Cependant, de temps à autre, cette vie abandonnée et triste d’enfant rudoyé, sauvage et fier s’éclairait de joies d’autant plus profondes qu’elles étaient plus rares, et qu’elles tombaient dans un terrain mieux préparé, sur une sensibilité plus repliée et plus vive. « Cette petite ville de Saint-Malo, remplie de hardis navigateurs et d’hommes habitués aux périls, se distinguait par sa piété. » Les grandes fêtes de l’année y revêtaient un caractère à la fois religieux, familial et presque patriotique, bien propre à frapper une âme d’enfant. « Noël, le premier jour de l’an, les Rois, Pâques, la Pentecôte, la Saint-Jean, grâce à la religion, étaient pour moi des jours de bonheur. Il n’y a que la Saint-François qu’on ne chômait point. » Outre la cathédrale « grande, sombre et religieuse, » de nombreuses chapelles étaient ouvertes aux fidèles. Dans ces jours de fête, on y conduisait l’enfant avec ses sœurs. Il en revenait l’âme toute pleine de visions, d’émotions et de souvenirs.


Lorsque dans l’hiver, à l’heure du salut, la basilique était remplie d’une foule immense, que les autels étaient illuminés de toutes parts, qu’on voyait de vieux matelots à genoux, de jeunes femmes et des enfans tenant de petites bougies pour éclairer leur livre de prières, que la multitude, au moment de la bénédiction, chantait en chœur le Tantum ergo, que, dans l’intervalle des chants, on entendait le vent de la mer et les tempêtes de Noël qui ébranlaient les vitraux de l’église, j’éprouvais, tout enfant que j’étais, un sentiment extraordinaire de religion. Je n’avais pas besoin que la Villeneuve me dît de joindre mes deux mains pour prier Dieu par tous les noms que ma mère m’avait appris.

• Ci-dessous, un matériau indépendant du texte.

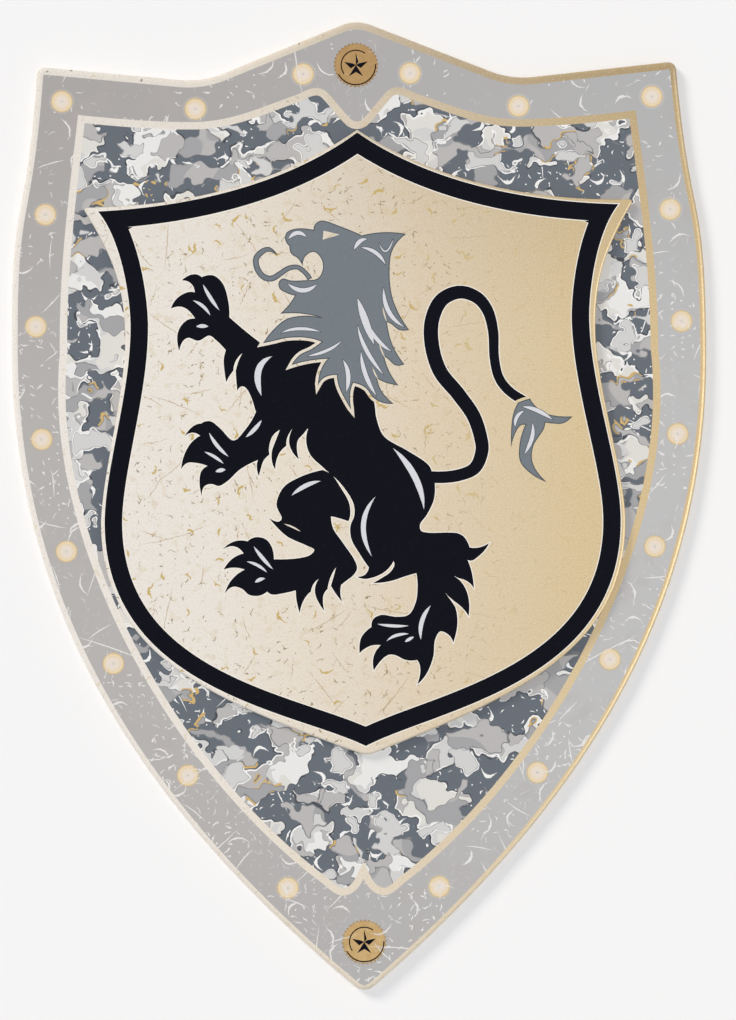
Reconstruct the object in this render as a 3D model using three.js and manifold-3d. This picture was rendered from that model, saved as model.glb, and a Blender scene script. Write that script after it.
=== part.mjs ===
// A toy knight's shield of two layers of fibreboard: a printed outer board, and a smaller printed
// plate glued flat on its front. It lies on its back on the ground plane. Millimetres, +Z up: the
// front faces +Z, the shield's top points along +Y, and the origin is under the middle of the board.

import * as THREE from "three";
import { mergeVertices } from "three/addons/utils/BufferGeometryUtils.js";
import Module from "manifold-3d";

// Layers
const BOARD_THICKNESS = 6;
const BOARD_ROUND = 2.2; // radius of the rounded edge, front and back
const PLATE_THICKNESS = 4;
const PLATE_ROUND = 1.2; // radius of the rounded front edge

// Outer board, right half. Its middle height is y = 0.
const BOARD_TOP = 240;
const BOARD_TIP = -240;
const PEAK_SLOPE = 21.7; // degrees below level, either side of the peak
const PEAK_RADIUS = 20;
const VALLEY_X = 76.6; // where the slope from the peak meets the shoulder
const VALLEY_RADIUS = 46;
const SHOULDER_SLOPE = 5.8; // degrees above level, towards the corner
const CORNER_X = 158.2;
const CORNER_RADIUS = 4;
const CORNER_LEAN = 4.7; // degrees that the side leans out below the corner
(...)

Ce que je ne vois aujourd’hui que par les yeux de la foi, je le voyais comme en réalité, Dieu descendant sur l’autel au son de la cloche sacrée, les cieux ouverts, les anges offrant notre encens et nos vœux à l’Éternel. Je courbais mon front…


Il fallait citer cette page déchirée du manuscrit des Mémoires d’Outre-Tombe[1] : elle éclaire toute l’évolution religieuse de l’auteur du Génie du Christianisme. Plus tard, quand il conçut l’idée de son grand ouvrage ; ce sont tous ces pieux souvenirs

  1. Je donne ici, d’après un fragment autographe, le texte probablement primitif et, en tout cas, antérieur à celui du Manuscrit de 1826 (p. 33-34). Voyez, à cet égard, notre Chateaubriand, études littéraires. Hachette, 1904, p. 57-82.